__The task__: Return only the lines running from the line that holds "the heap's surface." to the line that holds "for member in", including both.

● ● ●

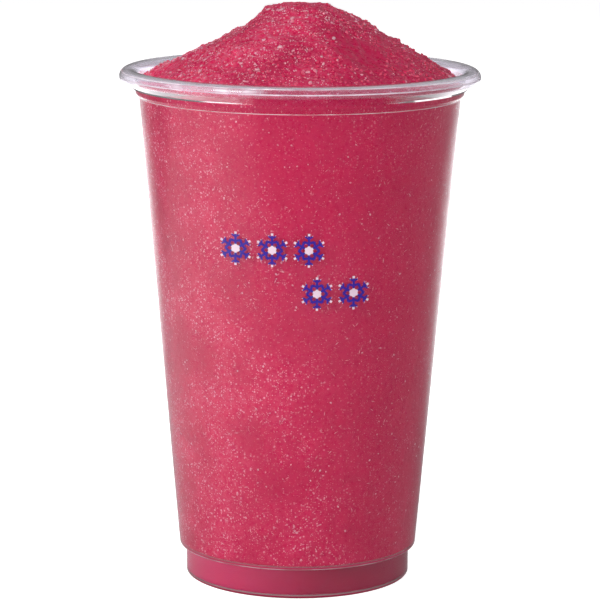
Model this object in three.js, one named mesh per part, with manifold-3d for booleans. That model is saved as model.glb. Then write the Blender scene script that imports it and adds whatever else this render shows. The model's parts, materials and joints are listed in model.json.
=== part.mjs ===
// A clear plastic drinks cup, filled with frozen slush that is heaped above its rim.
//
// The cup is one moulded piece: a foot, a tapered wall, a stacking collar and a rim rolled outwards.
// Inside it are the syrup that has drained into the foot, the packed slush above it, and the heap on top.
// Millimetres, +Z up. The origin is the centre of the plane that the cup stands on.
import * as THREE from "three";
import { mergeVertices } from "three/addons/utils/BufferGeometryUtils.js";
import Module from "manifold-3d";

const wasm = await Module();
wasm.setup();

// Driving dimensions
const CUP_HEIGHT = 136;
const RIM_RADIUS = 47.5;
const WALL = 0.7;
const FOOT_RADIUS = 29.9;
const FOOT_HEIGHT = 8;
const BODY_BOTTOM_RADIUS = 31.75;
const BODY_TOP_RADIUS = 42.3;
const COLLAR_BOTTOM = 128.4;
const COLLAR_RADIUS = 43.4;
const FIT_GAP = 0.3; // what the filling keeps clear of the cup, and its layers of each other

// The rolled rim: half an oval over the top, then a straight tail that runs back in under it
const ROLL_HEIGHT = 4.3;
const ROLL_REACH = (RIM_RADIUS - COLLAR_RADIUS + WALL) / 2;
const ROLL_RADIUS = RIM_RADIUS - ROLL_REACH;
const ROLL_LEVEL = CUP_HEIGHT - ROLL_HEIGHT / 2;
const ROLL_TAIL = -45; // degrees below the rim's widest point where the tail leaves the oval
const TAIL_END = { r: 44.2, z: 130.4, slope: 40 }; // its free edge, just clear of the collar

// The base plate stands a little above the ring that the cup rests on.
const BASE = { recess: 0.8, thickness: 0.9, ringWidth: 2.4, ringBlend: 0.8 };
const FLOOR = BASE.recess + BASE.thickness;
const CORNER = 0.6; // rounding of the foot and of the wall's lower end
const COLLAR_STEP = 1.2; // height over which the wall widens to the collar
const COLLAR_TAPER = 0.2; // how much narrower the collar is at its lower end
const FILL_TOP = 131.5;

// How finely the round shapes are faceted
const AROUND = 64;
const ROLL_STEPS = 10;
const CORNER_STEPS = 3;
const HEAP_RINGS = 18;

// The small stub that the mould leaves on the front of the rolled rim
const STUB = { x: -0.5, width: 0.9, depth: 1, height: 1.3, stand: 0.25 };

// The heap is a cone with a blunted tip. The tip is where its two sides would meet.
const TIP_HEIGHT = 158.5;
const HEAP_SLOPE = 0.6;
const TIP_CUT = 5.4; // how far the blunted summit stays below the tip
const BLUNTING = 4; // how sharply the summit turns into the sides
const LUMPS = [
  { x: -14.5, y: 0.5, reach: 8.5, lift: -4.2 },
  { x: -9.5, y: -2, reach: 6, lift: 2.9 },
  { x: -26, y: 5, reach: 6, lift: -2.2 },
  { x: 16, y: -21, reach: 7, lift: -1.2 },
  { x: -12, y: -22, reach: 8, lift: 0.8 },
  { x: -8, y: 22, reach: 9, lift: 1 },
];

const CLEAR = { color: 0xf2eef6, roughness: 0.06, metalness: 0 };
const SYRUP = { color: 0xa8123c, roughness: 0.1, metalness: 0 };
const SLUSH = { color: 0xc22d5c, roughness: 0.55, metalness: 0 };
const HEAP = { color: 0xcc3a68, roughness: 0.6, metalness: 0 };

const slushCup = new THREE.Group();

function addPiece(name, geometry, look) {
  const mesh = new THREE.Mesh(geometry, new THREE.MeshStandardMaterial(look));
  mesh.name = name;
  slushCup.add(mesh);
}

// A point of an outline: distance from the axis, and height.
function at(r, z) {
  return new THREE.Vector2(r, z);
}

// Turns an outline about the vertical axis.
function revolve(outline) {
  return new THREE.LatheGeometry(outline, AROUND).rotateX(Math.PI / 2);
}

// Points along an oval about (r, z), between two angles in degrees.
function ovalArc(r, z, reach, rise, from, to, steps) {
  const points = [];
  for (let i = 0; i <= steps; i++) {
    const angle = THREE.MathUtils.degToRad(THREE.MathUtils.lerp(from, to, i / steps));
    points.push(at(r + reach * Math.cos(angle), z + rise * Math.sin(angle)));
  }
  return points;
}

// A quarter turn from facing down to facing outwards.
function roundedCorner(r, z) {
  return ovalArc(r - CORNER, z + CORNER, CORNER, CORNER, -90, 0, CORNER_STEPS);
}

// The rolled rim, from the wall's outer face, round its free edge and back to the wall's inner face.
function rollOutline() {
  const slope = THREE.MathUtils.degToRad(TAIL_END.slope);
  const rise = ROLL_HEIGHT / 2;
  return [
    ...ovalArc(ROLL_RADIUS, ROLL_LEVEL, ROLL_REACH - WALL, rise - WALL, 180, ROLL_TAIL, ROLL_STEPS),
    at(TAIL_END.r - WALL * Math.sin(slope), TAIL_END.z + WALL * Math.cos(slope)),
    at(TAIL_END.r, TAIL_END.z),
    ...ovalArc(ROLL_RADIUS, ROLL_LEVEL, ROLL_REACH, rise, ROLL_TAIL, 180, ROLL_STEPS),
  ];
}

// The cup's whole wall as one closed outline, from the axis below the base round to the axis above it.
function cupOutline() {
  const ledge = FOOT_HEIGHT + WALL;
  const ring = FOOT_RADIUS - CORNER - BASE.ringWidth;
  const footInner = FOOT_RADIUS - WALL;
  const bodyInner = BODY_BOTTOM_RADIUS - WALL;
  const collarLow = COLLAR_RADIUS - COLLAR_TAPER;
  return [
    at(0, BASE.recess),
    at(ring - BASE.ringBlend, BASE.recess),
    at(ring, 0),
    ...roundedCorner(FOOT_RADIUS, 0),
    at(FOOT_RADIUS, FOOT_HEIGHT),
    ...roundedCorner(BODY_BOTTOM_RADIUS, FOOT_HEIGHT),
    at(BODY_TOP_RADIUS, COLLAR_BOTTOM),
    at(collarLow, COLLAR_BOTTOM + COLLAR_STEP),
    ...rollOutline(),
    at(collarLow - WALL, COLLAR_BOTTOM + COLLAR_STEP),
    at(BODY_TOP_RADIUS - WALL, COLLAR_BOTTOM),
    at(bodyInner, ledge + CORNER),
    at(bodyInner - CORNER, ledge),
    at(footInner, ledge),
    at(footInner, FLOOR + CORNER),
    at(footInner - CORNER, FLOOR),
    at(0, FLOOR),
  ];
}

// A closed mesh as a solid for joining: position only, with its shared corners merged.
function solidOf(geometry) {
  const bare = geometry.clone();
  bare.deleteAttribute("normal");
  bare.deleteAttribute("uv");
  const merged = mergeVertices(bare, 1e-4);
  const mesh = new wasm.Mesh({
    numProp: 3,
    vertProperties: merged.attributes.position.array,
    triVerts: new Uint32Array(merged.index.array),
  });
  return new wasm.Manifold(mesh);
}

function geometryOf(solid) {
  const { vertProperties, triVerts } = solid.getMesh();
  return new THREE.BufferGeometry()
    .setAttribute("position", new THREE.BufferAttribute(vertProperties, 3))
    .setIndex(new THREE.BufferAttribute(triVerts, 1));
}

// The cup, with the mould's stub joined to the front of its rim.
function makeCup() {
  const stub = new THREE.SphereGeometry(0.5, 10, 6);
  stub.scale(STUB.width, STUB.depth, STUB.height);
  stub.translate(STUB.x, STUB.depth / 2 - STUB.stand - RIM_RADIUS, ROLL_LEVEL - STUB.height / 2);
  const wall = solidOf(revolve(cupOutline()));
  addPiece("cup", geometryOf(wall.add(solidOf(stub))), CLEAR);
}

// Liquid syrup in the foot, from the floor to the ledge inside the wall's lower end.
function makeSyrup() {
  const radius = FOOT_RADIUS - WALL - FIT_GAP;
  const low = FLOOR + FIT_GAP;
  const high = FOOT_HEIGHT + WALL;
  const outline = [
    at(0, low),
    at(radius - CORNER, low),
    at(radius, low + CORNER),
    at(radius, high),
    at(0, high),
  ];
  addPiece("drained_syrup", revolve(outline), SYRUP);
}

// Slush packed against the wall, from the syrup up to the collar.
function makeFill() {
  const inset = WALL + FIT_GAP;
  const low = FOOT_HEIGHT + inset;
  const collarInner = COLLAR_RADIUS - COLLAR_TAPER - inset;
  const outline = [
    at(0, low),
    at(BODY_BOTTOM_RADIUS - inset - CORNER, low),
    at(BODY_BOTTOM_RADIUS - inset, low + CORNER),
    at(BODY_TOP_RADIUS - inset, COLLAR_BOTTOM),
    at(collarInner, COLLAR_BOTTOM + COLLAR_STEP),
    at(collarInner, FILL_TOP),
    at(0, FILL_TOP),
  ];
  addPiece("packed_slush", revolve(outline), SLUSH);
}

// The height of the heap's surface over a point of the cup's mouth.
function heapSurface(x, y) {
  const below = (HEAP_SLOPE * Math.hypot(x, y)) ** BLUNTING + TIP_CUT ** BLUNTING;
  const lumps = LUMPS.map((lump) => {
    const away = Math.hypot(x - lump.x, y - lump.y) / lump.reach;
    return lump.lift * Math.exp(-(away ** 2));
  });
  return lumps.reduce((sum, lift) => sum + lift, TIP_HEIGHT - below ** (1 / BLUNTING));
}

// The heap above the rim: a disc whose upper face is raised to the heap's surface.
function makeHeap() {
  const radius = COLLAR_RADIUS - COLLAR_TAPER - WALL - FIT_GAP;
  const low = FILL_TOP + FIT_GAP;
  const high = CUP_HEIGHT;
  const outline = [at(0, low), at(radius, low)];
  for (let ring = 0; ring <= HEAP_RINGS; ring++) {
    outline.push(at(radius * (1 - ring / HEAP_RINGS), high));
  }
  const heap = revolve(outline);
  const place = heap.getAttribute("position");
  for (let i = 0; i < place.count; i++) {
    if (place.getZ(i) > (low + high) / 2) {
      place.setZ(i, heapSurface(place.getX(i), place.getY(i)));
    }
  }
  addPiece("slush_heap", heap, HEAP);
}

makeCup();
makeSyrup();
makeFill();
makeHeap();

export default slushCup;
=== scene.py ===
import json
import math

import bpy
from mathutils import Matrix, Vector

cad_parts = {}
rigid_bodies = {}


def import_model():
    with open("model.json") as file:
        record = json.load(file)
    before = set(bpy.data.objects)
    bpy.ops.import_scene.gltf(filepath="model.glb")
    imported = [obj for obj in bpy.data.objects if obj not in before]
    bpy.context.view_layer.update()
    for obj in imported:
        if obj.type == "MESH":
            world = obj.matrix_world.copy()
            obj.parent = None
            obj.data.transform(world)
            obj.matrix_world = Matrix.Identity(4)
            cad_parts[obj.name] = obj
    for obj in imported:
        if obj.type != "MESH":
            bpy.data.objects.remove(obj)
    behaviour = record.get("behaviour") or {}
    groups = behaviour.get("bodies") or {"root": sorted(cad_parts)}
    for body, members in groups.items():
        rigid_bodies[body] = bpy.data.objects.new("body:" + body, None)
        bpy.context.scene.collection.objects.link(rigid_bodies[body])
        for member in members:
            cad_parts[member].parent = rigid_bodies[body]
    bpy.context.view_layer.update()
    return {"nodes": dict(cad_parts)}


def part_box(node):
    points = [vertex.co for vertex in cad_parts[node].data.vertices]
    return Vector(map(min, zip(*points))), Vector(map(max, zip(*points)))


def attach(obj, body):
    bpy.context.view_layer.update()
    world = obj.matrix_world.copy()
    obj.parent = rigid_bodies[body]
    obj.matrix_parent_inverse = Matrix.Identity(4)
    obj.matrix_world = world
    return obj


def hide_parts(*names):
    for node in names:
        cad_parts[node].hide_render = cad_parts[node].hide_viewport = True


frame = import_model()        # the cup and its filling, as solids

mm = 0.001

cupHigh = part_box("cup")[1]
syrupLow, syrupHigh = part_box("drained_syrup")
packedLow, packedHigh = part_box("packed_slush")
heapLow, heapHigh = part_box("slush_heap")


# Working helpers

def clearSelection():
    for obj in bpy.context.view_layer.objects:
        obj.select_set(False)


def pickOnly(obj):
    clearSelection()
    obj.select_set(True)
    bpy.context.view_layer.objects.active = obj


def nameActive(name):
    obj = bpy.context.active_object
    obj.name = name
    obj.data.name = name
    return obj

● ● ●

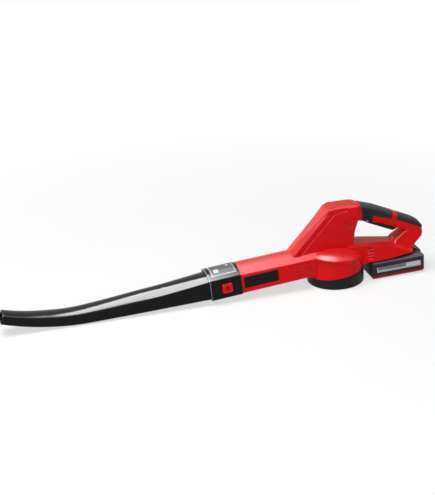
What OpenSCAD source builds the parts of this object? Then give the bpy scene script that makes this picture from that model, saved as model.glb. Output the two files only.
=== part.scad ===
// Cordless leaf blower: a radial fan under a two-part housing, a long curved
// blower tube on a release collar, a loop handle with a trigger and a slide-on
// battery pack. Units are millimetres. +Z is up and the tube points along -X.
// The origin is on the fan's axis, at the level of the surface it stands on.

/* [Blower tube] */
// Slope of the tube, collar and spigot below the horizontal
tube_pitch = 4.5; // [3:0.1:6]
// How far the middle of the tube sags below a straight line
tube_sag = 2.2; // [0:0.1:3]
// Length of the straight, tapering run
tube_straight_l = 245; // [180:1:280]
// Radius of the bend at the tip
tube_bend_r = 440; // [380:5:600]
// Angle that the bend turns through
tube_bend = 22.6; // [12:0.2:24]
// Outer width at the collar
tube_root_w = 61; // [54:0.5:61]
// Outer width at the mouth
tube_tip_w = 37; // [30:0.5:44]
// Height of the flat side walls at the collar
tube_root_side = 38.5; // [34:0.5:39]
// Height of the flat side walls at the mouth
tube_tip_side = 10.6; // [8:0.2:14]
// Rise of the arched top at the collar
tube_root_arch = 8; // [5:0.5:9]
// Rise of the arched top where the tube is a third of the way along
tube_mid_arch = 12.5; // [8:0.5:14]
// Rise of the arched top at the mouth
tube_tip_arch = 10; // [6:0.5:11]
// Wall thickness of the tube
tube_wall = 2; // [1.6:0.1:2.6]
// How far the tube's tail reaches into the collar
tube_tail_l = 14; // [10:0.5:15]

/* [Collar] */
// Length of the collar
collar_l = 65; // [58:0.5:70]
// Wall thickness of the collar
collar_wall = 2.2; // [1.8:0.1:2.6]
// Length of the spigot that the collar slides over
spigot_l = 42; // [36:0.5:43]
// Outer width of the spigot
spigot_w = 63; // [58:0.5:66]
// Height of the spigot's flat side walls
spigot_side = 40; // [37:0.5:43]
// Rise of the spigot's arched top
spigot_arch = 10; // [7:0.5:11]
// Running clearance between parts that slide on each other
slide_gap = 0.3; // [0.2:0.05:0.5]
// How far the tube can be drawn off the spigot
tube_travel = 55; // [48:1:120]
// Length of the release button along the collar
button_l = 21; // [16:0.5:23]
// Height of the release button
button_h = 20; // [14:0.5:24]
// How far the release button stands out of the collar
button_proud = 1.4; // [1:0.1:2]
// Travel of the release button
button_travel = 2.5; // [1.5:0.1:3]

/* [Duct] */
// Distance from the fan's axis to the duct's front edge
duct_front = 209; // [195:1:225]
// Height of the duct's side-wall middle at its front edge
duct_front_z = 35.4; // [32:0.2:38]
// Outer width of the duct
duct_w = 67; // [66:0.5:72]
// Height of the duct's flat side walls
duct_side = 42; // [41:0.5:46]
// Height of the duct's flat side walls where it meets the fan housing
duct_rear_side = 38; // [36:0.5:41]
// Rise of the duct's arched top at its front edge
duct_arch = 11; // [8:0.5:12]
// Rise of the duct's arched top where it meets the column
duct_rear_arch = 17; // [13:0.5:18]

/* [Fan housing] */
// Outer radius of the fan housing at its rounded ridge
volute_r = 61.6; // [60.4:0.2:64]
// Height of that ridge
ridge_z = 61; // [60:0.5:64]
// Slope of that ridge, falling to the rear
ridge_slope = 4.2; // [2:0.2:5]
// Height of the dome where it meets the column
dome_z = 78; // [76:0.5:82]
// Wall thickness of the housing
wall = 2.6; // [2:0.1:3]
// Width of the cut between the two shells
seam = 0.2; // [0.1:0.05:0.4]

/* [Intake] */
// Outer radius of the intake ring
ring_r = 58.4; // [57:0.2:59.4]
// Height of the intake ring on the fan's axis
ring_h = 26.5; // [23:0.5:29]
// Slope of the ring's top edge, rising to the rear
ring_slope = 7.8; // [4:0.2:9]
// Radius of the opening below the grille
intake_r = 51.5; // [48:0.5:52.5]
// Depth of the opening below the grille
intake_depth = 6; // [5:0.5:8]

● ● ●

__Written reply__:
// The heap above the rim: a disc whose upper face is raised to the heap's surface.
function makeHeap() {
  const radius = COLLAR_RADIUS - COLLAR_TAPER - WALL - FIT_GAP;
  const low = FILL_TOP + FIT_GAP;
  const high = CUP_HEIGHT;
  const outline = [at(0, low), at(radius, low)];
  for (let ring = 0; ring <= HEAP_RINGS; ring++) {
    outline.push(at(radius * (1 - ring / HEAP_RINGS), high));
  }
  const heap = revolve(outline);
  const place = heap.getAttribute("position");
  for (let i = 0; i < place.count; i++) {
    if (place.getZ(i) > (low + high) / 2) {
      place.setZ(i, heapSurface(place.getX(i), place.getY(i)));
    }
  }
  addPiece("slush_heap", heap, HEAP);
}

makeCup();
makeSyrup();
makeFill();
makeHeap();

export default slushCup;
=== scene.py ===
import json
import math

import bpy
from mathutils import Matrix, Vector

cad_parts = {}
rigid_bodies = {}


def import_model():
    with open("model.json") as file:
        record = json.load(file)
    before = set(bpy.data.objects)
    bpy.ops.import_scene.gltf(filepath="model.glb")
    imported = [obj for obj in bpy.data.objects if obj not in before]
    bpy.context.view_layer.update()
    for obj in imported:
        if obj.type == "MESH":
            world = obj.matrix_world.copy()
            obj.parent = None
            obj.data.transform(world)
            obj.matrix_world = Matrix.Identity(4)
            cad_parts[obj.name] = obj
    for obj in imported:
        if obj.type != "MESH":
            bpy.data.objects.remove(obj)
    behaviour = record.get("behaviour") or {}
    groups = behaviour.get("bodies") or {"root": sorted(cad_parts)}
    for body, members in groups.items():
        rigid_bodies[body] = bpy.data.objects.new("body:" + body, None)
        bpy.context.scene.collection.objects.link(rigid_bodies[body])
        for member in members:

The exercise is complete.